**PROBLEM TO SOLVE:** Begin at the first line and end at the line containing "const CLEARANCE = 0.3;". Extract exactly those lines.

**DATA BLOCK:**
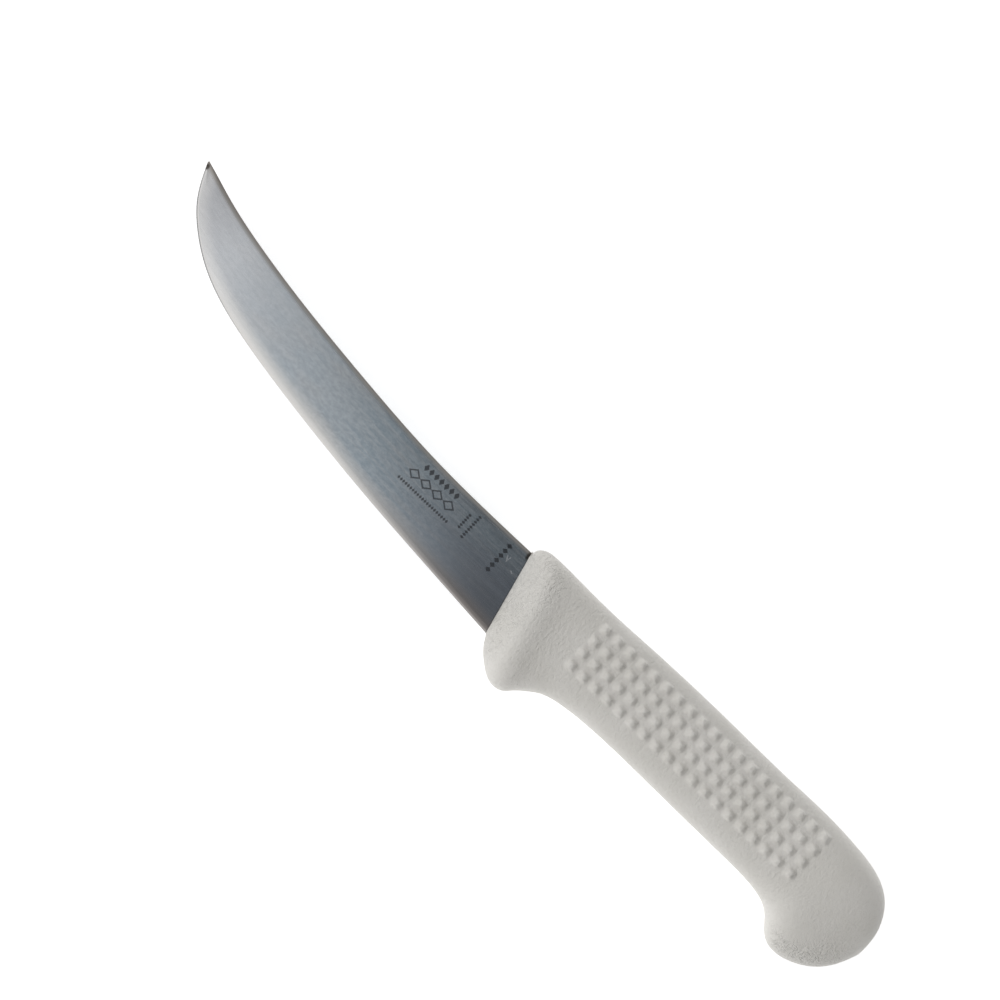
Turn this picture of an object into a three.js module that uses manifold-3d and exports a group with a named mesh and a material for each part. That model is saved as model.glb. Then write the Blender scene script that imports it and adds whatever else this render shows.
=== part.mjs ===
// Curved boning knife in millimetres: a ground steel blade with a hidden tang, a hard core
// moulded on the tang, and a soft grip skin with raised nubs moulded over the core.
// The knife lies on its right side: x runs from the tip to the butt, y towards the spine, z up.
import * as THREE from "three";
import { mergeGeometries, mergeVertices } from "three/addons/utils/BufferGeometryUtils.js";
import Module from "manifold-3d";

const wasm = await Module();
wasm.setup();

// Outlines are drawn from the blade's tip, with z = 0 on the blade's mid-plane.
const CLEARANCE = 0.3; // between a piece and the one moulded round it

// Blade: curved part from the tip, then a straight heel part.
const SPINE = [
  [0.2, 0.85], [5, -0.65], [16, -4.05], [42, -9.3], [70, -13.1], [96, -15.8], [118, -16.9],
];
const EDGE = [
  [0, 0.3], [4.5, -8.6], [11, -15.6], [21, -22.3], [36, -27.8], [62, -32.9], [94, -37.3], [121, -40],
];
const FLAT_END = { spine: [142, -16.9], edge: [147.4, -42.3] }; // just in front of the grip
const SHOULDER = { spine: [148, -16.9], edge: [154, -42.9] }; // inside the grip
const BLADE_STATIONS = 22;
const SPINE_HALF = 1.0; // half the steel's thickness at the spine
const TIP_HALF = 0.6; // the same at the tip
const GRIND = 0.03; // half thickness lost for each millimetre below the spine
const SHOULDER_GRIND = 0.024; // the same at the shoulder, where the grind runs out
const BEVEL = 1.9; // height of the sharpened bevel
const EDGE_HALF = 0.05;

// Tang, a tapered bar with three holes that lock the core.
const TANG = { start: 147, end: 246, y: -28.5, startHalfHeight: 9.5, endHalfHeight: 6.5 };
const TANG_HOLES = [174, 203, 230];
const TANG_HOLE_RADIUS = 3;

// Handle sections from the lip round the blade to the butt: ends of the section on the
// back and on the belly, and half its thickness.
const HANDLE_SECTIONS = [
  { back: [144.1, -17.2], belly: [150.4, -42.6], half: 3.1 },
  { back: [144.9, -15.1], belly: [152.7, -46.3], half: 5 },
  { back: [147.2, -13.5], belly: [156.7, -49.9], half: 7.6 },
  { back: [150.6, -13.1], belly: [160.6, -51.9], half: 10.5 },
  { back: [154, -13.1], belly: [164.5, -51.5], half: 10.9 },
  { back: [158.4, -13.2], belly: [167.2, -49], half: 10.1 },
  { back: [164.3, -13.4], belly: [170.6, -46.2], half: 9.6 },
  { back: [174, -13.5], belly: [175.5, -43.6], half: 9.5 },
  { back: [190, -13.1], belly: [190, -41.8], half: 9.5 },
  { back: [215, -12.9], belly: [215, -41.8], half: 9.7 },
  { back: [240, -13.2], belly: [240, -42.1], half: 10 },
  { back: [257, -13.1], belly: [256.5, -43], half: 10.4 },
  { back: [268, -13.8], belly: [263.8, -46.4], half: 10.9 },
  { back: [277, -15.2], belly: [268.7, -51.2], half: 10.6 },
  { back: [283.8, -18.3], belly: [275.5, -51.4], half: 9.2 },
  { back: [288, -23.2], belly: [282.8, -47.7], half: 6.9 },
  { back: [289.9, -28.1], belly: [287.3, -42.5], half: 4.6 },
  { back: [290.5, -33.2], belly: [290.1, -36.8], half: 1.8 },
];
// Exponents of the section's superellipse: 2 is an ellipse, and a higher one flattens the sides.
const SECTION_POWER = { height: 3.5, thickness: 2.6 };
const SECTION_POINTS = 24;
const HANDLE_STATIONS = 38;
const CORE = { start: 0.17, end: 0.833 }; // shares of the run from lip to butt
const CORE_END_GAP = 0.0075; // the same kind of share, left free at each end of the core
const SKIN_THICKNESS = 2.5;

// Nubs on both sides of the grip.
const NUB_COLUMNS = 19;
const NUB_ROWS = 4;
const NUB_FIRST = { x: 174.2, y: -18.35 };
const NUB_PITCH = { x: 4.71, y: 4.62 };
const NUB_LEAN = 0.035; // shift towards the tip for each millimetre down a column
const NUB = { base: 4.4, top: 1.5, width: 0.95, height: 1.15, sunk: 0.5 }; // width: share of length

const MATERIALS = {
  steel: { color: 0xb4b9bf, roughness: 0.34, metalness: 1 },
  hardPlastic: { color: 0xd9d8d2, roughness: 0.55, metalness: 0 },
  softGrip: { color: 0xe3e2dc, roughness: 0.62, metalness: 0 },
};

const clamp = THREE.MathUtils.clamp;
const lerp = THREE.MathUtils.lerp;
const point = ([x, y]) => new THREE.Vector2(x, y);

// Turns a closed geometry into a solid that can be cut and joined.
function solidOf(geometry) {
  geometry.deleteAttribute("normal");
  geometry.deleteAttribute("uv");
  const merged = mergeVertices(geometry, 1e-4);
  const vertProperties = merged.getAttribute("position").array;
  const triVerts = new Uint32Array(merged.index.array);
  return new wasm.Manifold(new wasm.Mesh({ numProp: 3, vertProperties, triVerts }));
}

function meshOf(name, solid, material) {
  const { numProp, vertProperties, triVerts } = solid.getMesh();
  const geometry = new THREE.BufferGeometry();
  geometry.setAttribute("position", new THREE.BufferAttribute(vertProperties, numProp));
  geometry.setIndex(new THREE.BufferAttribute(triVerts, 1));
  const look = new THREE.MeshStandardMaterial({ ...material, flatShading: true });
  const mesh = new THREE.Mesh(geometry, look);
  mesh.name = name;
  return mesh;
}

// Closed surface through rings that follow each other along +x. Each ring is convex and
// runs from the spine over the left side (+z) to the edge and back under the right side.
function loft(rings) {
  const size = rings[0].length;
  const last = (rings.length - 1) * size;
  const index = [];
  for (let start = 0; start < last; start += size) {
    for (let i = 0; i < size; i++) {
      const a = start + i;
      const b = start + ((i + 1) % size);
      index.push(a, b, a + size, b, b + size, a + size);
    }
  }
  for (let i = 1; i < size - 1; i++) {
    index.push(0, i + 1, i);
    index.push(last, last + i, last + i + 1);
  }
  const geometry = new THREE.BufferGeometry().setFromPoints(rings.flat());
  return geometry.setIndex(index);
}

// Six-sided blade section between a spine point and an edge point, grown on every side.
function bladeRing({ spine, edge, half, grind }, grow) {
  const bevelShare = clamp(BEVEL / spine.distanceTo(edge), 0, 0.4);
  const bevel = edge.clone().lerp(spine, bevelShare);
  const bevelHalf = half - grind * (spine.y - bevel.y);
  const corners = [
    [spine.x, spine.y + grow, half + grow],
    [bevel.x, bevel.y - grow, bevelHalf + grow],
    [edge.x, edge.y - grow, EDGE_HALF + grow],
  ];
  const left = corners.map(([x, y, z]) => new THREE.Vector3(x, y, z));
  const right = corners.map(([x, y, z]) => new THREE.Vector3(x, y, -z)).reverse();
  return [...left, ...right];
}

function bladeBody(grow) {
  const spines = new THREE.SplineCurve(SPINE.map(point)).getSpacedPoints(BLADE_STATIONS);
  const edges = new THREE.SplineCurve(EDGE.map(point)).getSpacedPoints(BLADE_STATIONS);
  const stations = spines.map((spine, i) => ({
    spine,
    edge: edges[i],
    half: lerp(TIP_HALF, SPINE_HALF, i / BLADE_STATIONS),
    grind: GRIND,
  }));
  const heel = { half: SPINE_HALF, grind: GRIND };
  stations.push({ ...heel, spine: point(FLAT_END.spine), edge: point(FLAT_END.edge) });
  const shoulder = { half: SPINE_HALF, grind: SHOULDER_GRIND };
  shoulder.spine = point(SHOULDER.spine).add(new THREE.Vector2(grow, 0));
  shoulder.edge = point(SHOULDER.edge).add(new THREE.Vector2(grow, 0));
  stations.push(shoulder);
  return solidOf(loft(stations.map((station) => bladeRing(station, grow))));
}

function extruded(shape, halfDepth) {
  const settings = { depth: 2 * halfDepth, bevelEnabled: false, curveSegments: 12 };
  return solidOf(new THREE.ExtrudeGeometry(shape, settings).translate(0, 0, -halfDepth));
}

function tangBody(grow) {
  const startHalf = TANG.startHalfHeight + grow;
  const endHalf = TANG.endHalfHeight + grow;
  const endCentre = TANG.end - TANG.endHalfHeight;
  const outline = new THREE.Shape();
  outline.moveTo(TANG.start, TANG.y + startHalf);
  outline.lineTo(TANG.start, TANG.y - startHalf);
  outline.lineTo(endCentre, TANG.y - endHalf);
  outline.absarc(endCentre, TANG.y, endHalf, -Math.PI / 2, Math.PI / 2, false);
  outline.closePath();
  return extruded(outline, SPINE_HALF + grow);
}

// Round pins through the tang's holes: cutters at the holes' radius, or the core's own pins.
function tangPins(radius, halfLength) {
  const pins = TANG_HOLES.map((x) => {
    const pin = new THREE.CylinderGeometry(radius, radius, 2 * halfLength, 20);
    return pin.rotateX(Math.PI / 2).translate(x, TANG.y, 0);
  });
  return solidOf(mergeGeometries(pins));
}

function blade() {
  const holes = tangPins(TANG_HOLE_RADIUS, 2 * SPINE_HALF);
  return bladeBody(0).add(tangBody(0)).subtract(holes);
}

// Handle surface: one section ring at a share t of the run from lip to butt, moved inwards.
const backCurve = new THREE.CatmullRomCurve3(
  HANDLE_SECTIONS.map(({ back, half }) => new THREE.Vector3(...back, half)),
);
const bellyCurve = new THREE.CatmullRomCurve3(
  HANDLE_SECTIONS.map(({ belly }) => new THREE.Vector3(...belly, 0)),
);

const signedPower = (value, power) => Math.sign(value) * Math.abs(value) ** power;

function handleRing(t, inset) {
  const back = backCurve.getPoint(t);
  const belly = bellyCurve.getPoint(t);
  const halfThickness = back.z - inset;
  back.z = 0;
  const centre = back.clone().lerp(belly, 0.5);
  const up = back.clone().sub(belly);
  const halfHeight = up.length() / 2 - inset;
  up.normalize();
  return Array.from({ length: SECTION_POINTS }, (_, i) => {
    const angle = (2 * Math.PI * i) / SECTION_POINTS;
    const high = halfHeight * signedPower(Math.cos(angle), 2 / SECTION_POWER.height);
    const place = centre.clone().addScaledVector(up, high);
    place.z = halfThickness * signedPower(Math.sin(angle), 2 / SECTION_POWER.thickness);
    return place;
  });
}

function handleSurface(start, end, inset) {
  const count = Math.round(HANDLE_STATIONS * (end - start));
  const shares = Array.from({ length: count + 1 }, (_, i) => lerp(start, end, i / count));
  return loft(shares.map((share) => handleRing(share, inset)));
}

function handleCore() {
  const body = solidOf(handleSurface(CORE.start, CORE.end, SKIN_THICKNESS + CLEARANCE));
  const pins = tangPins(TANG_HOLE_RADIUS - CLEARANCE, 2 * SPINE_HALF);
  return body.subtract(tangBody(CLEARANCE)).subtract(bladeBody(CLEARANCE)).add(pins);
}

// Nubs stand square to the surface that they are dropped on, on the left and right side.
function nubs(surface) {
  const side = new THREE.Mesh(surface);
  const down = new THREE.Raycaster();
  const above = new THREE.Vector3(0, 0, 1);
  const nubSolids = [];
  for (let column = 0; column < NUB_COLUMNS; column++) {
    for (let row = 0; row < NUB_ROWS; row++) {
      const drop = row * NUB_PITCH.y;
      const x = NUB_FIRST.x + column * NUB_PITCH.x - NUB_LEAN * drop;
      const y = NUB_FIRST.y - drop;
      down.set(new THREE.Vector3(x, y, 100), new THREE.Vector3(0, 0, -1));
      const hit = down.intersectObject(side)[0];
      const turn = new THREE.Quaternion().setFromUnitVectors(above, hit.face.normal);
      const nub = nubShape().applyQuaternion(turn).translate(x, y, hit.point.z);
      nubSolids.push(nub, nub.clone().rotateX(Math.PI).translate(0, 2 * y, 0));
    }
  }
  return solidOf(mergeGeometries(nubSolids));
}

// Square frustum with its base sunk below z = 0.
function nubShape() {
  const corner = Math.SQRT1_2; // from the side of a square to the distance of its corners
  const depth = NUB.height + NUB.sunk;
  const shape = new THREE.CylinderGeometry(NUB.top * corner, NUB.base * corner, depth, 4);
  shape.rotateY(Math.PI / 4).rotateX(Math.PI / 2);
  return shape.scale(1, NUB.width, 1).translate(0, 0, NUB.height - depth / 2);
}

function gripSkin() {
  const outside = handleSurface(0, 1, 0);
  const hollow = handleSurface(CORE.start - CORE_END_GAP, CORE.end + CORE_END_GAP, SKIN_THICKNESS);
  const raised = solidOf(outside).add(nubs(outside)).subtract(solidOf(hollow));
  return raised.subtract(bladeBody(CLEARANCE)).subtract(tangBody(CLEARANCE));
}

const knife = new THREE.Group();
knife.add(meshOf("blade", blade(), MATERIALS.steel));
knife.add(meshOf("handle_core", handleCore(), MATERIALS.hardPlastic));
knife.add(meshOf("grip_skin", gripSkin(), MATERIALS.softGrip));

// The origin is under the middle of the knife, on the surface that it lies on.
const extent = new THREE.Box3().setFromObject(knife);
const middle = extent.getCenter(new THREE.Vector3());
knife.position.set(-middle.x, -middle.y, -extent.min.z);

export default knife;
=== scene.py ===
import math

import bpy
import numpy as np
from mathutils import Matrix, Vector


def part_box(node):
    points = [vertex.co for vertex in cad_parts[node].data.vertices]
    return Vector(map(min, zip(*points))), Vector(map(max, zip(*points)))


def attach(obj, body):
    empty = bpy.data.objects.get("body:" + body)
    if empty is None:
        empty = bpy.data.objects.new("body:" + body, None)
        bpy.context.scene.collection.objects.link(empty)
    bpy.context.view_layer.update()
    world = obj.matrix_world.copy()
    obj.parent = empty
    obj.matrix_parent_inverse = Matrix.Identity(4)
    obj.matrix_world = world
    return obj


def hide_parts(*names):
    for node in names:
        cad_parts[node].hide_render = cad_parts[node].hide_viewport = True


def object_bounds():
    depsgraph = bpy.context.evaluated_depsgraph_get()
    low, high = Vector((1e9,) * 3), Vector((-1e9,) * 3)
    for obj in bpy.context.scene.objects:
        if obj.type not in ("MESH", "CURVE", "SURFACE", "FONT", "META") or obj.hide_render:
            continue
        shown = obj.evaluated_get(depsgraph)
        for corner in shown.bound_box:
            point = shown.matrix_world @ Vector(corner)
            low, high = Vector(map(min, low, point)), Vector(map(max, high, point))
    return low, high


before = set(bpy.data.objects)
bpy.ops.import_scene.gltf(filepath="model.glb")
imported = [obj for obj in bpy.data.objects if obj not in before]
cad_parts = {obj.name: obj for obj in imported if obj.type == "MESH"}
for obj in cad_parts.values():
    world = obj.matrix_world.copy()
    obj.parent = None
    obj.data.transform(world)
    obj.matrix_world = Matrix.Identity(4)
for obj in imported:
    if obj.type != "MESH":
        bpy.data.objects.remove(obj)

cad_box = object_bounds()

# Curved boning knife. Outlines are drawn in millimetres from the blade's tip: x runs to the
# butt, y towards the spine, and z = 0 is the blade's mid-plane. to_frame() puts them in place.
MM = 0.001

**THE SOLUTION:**
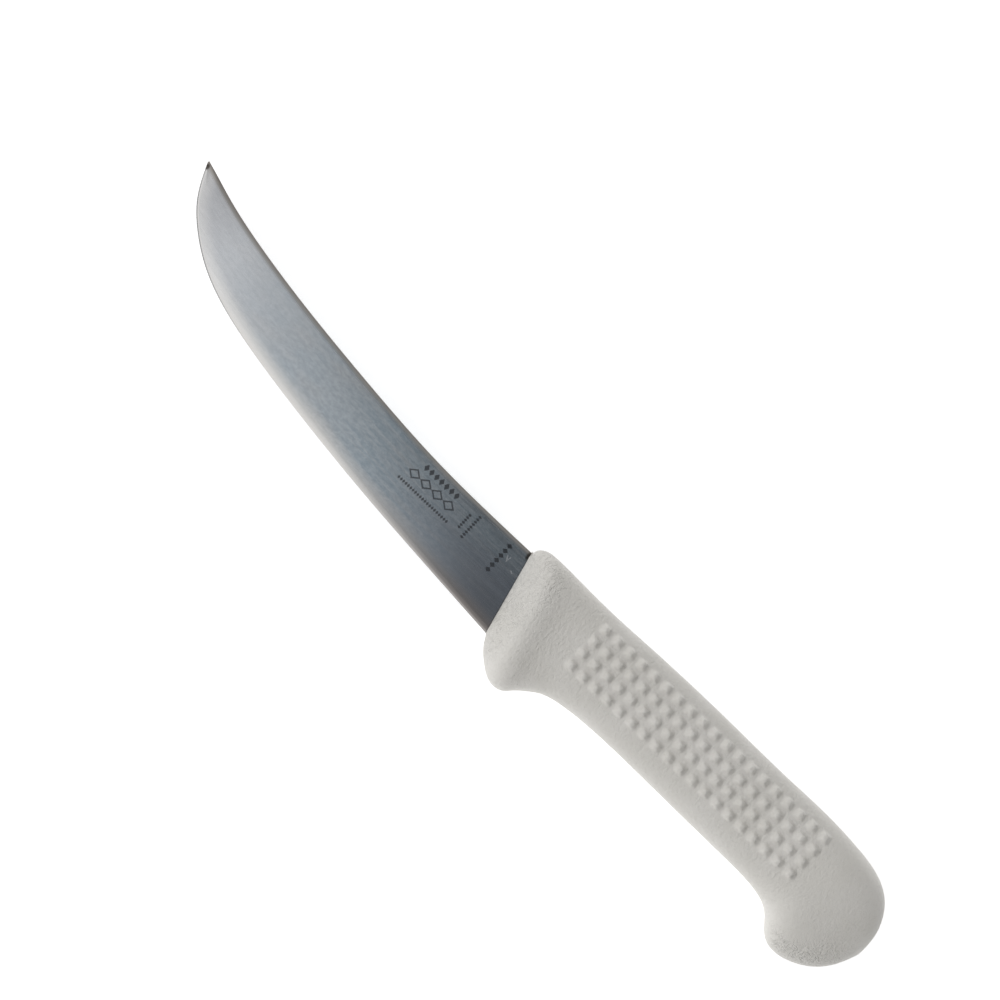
Turn this picture of an object into a three.js module that uses manifold-3d and exports a group with a named mesh and a material for each part. That model is saved as model.glb. Then write the Blender scene script that imports it and adds whatever else this render shows.
=== part.mjs ===
// Curved boning knife in millimetres: a ground steel blade with a hidden tang, a hard core
// moulded on the tang, and a soft grip skin with raised nubs moulded over the core.
// The knife lies on its right side: x runs from the tip to the butt, y towards the spine, z up.
import * as THREE from "three";
import { mergeGeometries, mergeVertices } from "three/addons/utils/BufferGeometryUtils.js";
import Module from "manifold-3d";

const wasm = await Module();
wasm.setup();

// Outlines are drawn from the blade's tip, with z = 0 on the blade's mid-plane.
const CLEARANCE = 0.3; // between a piece and the one moulded round it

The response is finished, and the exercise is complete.